Extract, without alteration, each line from the start of the listing to the line bearing "wasm.setup();".

_SUPPLIED DATA_
• • • •

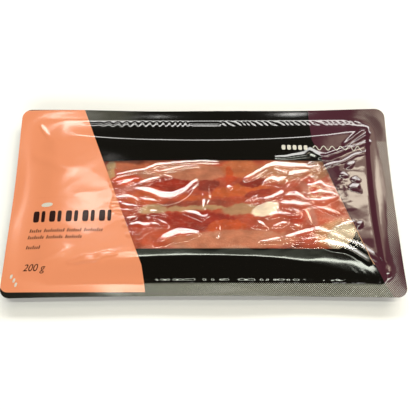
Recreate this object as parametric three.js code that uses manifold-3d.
// A flat vacuum pack of sliced ham, lying on its formed side.
// Two plastic webs are welded together round a shallow pocket: the base web is formed down round the
// ham, and the top web is drawn over it like a low tent, with a shoulder line along each side and
// tight folds that run from the pocket's corners to the ham. Between them lie shingled slices.
// Millimetres, +X along the pack, +Y away from the reader, +Z up, origin under the pack's middle.
import * as THREE from "three";
import { mergeVertices } from "three/addons/utils/BufferGeometryUtils.js";
import Module from "manifold-3d";

const wasm = await Module();
wasm.setup();

// Driving sizes of the pack.
const PACK_LENGTH = 250;
const PACK_WIDTH = 130;
const PACK_CORNER = 6.5;
const SIDE_BOW = 1.2; // the vacuum draws each side in this much at its middle
const SEAL_WIDTH = 7.5;
const SEAL_HEIGHT = 9.5; // of the weld above the surface that the pack lies on
const SEAL_WAVE = 0.45; // how far the free rim waves up and down
const POCKET_CORNER = 11;
const TOP_WEB = 0.3;
const BASE_WEB = 0.4;
const GAP = 0.3; // left between pieces that touch

// Driving sizes of the ham.
const SLICE = 1.3;
const SLICE_LENGTH = 132;
const SLICE_WIDTH = 77;
const SLICE_SQUARENESS = 3.6; // exponent of the outline: 2 is an ellipse, and more is squarer
const SLICE_WOBBLE = 0.012; // share by which the outline departs from that curve
const STACK_LENGTH = 198;
const STACK_MIDDLE = -2;
const STACK_SQUARENESS = 5;
const STACK_TOP = 10.4;
const SLICES = [
  { name: "ham_slice_left", middle: -26, colour: 0xb0553c },
  { name: "ham_slice_right", middle: 34, colour: 0xc06a50 },
  { name: "ham_slice_top", middle: 4, colour: 0xa8402a },
];
const SKIRT = 5.5; // what covers a slice stays level this far past its end
const SLICE_FALL = 5; // and then comes down over this length if it is a slice
const WEB_FALL = 16; // or over this length if it is the top web, which bridges the step

// How the webs follow the ham.
const SHOULDER_HALF_LENGTH = 105;
const SHOULDER_HALF_WIDTH = 40.5;
const SHOULDER_SPREAD_X = 6; // the shoulder line runs out by this much towards the corners
const SHOULDER_SPREAD_Y = 14;
const SHOULDER_POWER = 2.4;
const FLAT_HALF_LENGTH = 104; // of the base web's flat underside
const FLAT_HALF_WIDTH = 42;
const FLAT_CORNER = 12;
const WALL_POWER = 1.4; // curves the formed wall: 1 is a straight slope
const TENT_REACH = 26; // the top web falls this far out from the ham's corners
const TENT_DROP = 0.62; // share of its rise that it loses on the way
const CREASE_HEIGHT = 0.45; // of the low relief where the web clings to the slices

// Tight folds in the top web, from the pocket's corners to the ham's: start, end, height and width.
const FOLDS = [
  { from: [-112, 53], to: [-97, 43], height: 1.1, width: 2.6 },
  { from: [112, 52], to: [98, 38], height: 1.2, width: 2.6 },
  { from: [114, 42], to: [74, 25], height: 1.2, width: 2.6 },
  { from: [113, 33], to: [80, 19], height: 0.9, width: 2.4 },
  { from: [109, -49], to: [74, -29], height: 1.1, width: 2.6 },
  { from: [116, -46], to: [86, -26], height: 0.9, width: 2.4 },
  { from: [-113, -50], to: [-86, -36], height: 1.0, width: 2.8 },
  { from: [-114, 30], to: [-88, 20], height: 0.7, width: 3.0 },
];

// Cells of each web's grid from the middle to the shoulder, and from there past the edge.
const SHOULDER_LINE = [105, 36];
const PAST_EDGE = [126, 66];
const TOP_CELLS = [[19, 6], [7, 10]];
const BASE_CELLS = [[8, 2], [6, 8]];

const HALF_LENGTH = PACK_LENGTH / 2;
const HALF_WIDTH = PACK_WIDTH / 2;

const clamp01 = (t) => Math.min(1, Math.max(0, t));
const smooth = (t) => clamp01(t) ** 2 * (3 - 2 * clamp01(t));

// Half the pack's length at a given y, and half its width at a given x, with the sides drawn in.
const halfLengthAt = (y) => HALF_LENGTH - SIDE_BOW * (1 - (y / HALF_WIDTH) ** 2);
const halfWidthAt = (x) => HALF_WIDTH - SIDE_BOW * (1 - (x / HALF_LENGTH) ** 2);

// How far a point lies inside a rectangle with round corners; it is negative outside.
function inset(x, y, halfX, halfY, radius) {
  const qx = Math.abs(x) - halfX + radius;
  const qy = Math.abs(y) - halfY + radius;
  return radius - Math.hypot(Math.max(qx, 0), Math.max(qy, 0)) - Math.min(Math.max(qx, qy), 0);
}

// How far a point lies inside the inner edge of the weld.
function pocketInset(x, y) {
  return inset(x, y, halfLengthAt(y) - SEAL_WIDTH, halfWidthAt(x) - SEAL_WIDTH, POCKET_CORNER);
}

// How far a point lies outside the shoulder line, which runs out towards the pocket's corners.
function shoulderOutset(x, y) {
  const spreadY = SHOULDER_SPREAD_Y * Math.abs(x / SHOULDER_HALF_LENGTH) ** SHOULDER_POWER;
  const spreadX = SHOULDER_SPREAD_X * Math.abs(y / HALF_WIDTH) ** SHOULDER_POWER;
  const pastY = Math.abs(y) - SHOULDER_HALF_WIDTH - spreadY;
  const pastX = Math.abs(x) - SHOULDER_HALF_LENGTH - spreadX;
  return Math.max(0, pastX, pastY);
}

// Height of what lies on the stack and the first `count` slices: it comes down past their ends.
function levelOn(count, x, fall) {
  let level = STACK_TOP + GAP;
  for (const { middle } of SLICES.slice(0, count)) {
    const past = Math.abs(x - middle) - SLICE_LENGTH / 2 - SKIRT;
    level += (SLICE + GAP) * (1 - smooth(past / fall));
  }
  return level;
}

// A fold is a long low bump along a line, which tapers off at both ends.
function foldHeight(x, y) {
  let total = 0;
  for (const { from, to, height, width } of FOLDS) {
    const dx = to[0] - from[0];
    const dy = to[1] - from[1];
    const along = clamp01(((x - from[0]) * dx + (y - from[1]) * dy) / (dx * dx + dy * dy));
    const off = Math.hypot(x - from[0] - along * dx, y - from[1] - along * dy);
    const taper = 0.35 + 0.65 * Math.sin(Math.PI * along);
    total += height * taper * Math.exp(-((off / width) ** 2));
  }
  return total;
}

// Low crossing creases where the web clings to the slices.
function creaseHeight(x, y) {
  const slanted = 1 - Math.abs(Math.sin((x + 1.9 * y) / 13));
  const crossed = 1 - Math.abs(Math.sin((0.45 * x - y) / 8 + 0.9));
  return (CREASE_HEIGHT * (slanted + crossed)) / 2;
}

// The free rim outside the weld waves a little.
function rimWave(x, y) {
  const out = smooth(-pocketInset(x, y) / SEAL_WIDTH);
  return SEAL_WAVE * out * (Math.sin(x / 17 + 0.7) + 0.7 * Math.sin(y / 12 - x / 31));
}

// Outer face of the top web: level on the slices, and a straight ramp from the shoulder to the weld.
function topFace(x, y) {
  const weld = SEAL_HEIGHT + GAP / 2 + TOP_WEB;
  const inside = Math.max(0, pocketInset(x, y));
  if (inside === 0) return weld + rimWave(x, y);
  const ramp = inside / (inside + shoulderOutset(x, y));
  const fromHam = -inset(x, y, SHOULDER_HALF_LENGTH, SHOULDER_HALF_WIDTH, 2);
  const tent = 1 - TENT_DROP * smooth(fromHam / TENT_REACH);
  const rise = levelOn(SLICES.length, x, WEB_FALL) + TOP_WEB - weld;
  const cling = clamp01(-fromHam / 6) * creaseHeight(x, y);
  return weld + rise * tent * ramp + cling + foldHeight(x, y) * smooth(inside / 5);
}

// Outer face of the base web: flat under the ham, and formed up to the weld round it.
function baseFace(x, y) {
  const weld = SEAL_HEIGHT - GAP / 2 - BASE_WEB;
  const inside = Math.max(0, pocketInset(x, y));
  if (inside === 0) return weld + rimWave(x, y);
  const beyond = Math.max(0, -inset(x, y, FLAT_HALF_LENGTH, FLAT_HALF_WIDTH, FLAT_CORNER));
  return weld * (beyond / (inside + beyond)) ** WALL_POWER;
}

// Grid positions along one axis (0 or 1), mirrored about the middle.
function gridLines(cells, axis) {
  const half = [];
  const [inner, outer] = cells.map((run) => run[axis]);
  for (let i = 1; i <= inner; i++) half.push((SHOULDER_LINE[axis] * i) / inner);
  const span = PAST_EDGE[axis] - SHOULDER_LINE[axis];
  for (let i = 1; i <= outer; i++) half.push(SHOULDER_LINE[axis] + (span * i) / outer);
  return [...half.map((v) => -v).reverse(), 0, ...half];
}

// A closed BufferGeometry as a solid that can be joined and cut, and back.
function toSolid(geometry) {
  const bare = geometry.clone();
  bare.deleteAttribute("normal");
  bare.deleteAttribute("uv");
  const merged = mergeVertices(bare, 1e-4);
  return new wasm.Manifold(new wasm.Mesh({
    numProp: 3,
    vertProperties: new Float32Array(merged.attributes.position.array),
    triVerts: new Uint32Array(merged.index.array),
  }));
}

function toGeometry(solid) {
  const { vertProperties, triVerts } = solid.getMesh();
  const geometry = new THREE.BufferGeometry();
  geometry.setAttribute("position", new THREE.BufferAttribute(vertProperties, 3));
  geometry.setIndex(new THREE.BufferAttribute(triVerts, 1));
  geometry.computeVertexNormals();
  return geometry;
}

// The closed solid between two height functions, with corners at the crossings of the grid lines.
function sheet(lower, upper, xLines, yLines) {
  const columns = xLines.length;
  const rows = yLines.length;
  const positions = [];
  for (const face of [lower, upper]) {
    for (const y of yLines) {
      for (const x of xLines) positions.push(x, y, face(x, y));
    }
  }
  const index = [];
  const bottom = (column, row) => row * columns + column;
  const top = (column, row) => columns * rows + bottom(column, row);
  const quad = (a, b, c, d) => index.push(a, b, c, a, c, d);
  for (let r = 0; r + 1 < rows; r++) {
    for (let c = 0; c + 1 < columns; c++) {
      quad(top(c, r), top(c + 1, r), top(c + 1, r + 1), top(c, r + 1));
      const [a, b] = [bottom(c, r), bottom(c + 1, r + 1)];
      index.push(a, b, bottom(c + 1, r), a, bottom(c, r + 1), b);
    }
  }
  const wall = (c0, r0, c1, r1) => quad(bottom(c0, r0), bottom(c1, r1), top(c1, r1), top(c0, r0));
  for (let c = 0; c + 1 < columns; c++) {
    wall(c, 0, c + 1, 0);
    wall(c + 1, rows - 1, c, rows - 1);
  }
  for (let r = 0; r + 1 < rows; r++) {
    wall(columns - 1, r, columns - 1, r + 1);
    wall(0, r + 1, 0, r);
  }
  const geometry = new THREE.BufferGeometry();
  geometry.setAttribute("position", new THREE.Float32BufferAttribute(positions, 3));
  geometry.setIndex(index);
  return toSolid(geometry);
}

// An upright block with the given outline.
function block(outline, bottom, height) {
  const shape = new THREE.Shape(outline);
  const geometry = new THREE.ExtrudeGeometry(shape, { depth: height, bevelEnabled: false });
  geometry.translate(0, 0, bottom);
  return toSolid(geometry);
}

// Cuts a sheet to an outline.
const trim = (solid, outline) => solid.intersect(block(outline, -5, 30));

// The pack's outline: round corners, joined by sides that bow in a little.
function packOutline() {
  const points = [];
  const cornerX = HALF_LENGTH - PACK_CORNER;
  const cornerY = HALF_WIDTH - PACK_CORNER;
  [[1, 1], [-1, 1], [-1, -1], [1, -1]].forEach(([sx, sy], quarter) => {
    for (let step = 0; step <= 6; step++) {
      const angle = (quarter + step / 6) * (Math.PI / 2);
      const across = PACK_CORNER * Math.cos(angle);
      const up = PACK_CORNER * Math.sin(angle);
      points.push(new THREE.Vector2(sx * cornerX + across, sy * cornerY + up));
    }
    for (let step = 1; step < 8; step++) {
      const along = 1 - step / 4;
      const x = sx * cornerX * along;
      const y = sy * cornerY * along;
      if (quarter % 2 === 0) points.push(new THREE.Vector2(x, sy * halfWidthAt(x)));
      else points.push(new THREE.Vector2(sx * halfLengthAt(y), y));
    }
  });
  return points;
}

// A slice's outline: a squarish oval, a little lopsided as a cut muscle is.
function sliceOutline(middle, length, squareness) {
  const spread = (v) => Math.sign(v) * Math.abs(v) ** (2 / squareness);
  return Array.from({ length: 56 }, (_, i) => {
    const angle = (i / 56) * 2 * Math.PI;
    const wobble = 1 - SLICE_WOBBLE * (1 + Math.sin(3 * angle + middle));
    const x = middle + (length / 2) * wobble * spread(Math.cos(angle));
    const y = (SLICE_WIDTH / 2) * wobble * spread(Math.sin(angle));
    return new THREE.Vector2(x, y);
  });
}

function node(name, solid, color, roughness) {
  const material = new THREE.MeshStandardMaterial({ color, roughness, metalness: 0 });
  const mesh = new THREE.Mesh(toGeometry(solid), material);
  mesh.name = name;
  return mesh;
}

const pack = new THREE.Group();
const rim = packOutline();

// Base web: the black formed film that the ham lies in.
const baseLines = [gridLines(BASE_CELLS, 0), gridLines(BASE_CELLS, 1)];
const baseWeb = sheet(baseFace, (x, y) => baseFace(x, y) + BASE_WEB, ...baseLines);
pack.add(node("base_web", trim(baseWeb, rim), 0x1a1a17, 0.35));

// The lower slices, of which only the outline of the whole thickness shows.
const stackBottom = BASE_WEB + GAP;
const stackOutline = sliceOutline(STACK_MIDDLE, STACK_LENGTH, STACK_SQUARENESS);
pack.add(node("ham_stack", block(stackOutline, stackBottom, STACK_TOP - stackBottom), 0xa4503a, 0.45));

// The slices that show in the window, each draped over the ends of those below.
const [xLines, yLines] = [gridLines(TOP_CELLS, 0), gridLines(TOP_CELLS, 1)];
SLICES.forEach(({ name, middle, colour }, below) => {
  const lower = (x) => levelOn(below, x, SLICE_FALL);
  const body = sheet(lower, (x) => lower(x) + SLICE, xLines, [-HALF_WIDTH, HALF_WIDTH]);
  const outline = sliceOutline(middle, SLICE_LENGTH, SLICE_SQUARENESS);
  pack.add(node(name, trim(body, outline), colour, 0.4));
});

// Top web: the printed film with a clear window, welded to the base web round the rim.
const topWeb = sheet((x, y) => topFace(x, y) - TOP_WEB, topFace, xLines, yLines);
pack.add(node("top_web", trim(topWeb, rim), 0x16140f, 0.2));

export default pack;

• • • •

_RESPONSE TO THIS TASK_
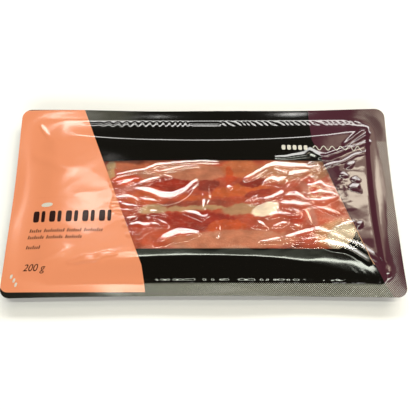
Recreate this object as parametric three.js code that uses manifold-3d.
// A flat vacuum pack of sliced ham, lying on its formed side.
// Two plastic webs are welded together round a shallow pocket: the base web is formed down round the
// ham, and the top web is drawn over it like a low tent, with a shoulder line along each side and
// tight folds that run from the pocket's corners to the ham. Between them lie shingled slices.
// Millimetres, +X along the pack, +Y away from the reader, +Z up, origin under the pack's middle.
import * as THREE from "three";
import { mergeVertices } from "three/addons/utils/BufferGeometryUtils.js";
import Module from "manifold-3d";

const wasm = await Module();
wasm.setup();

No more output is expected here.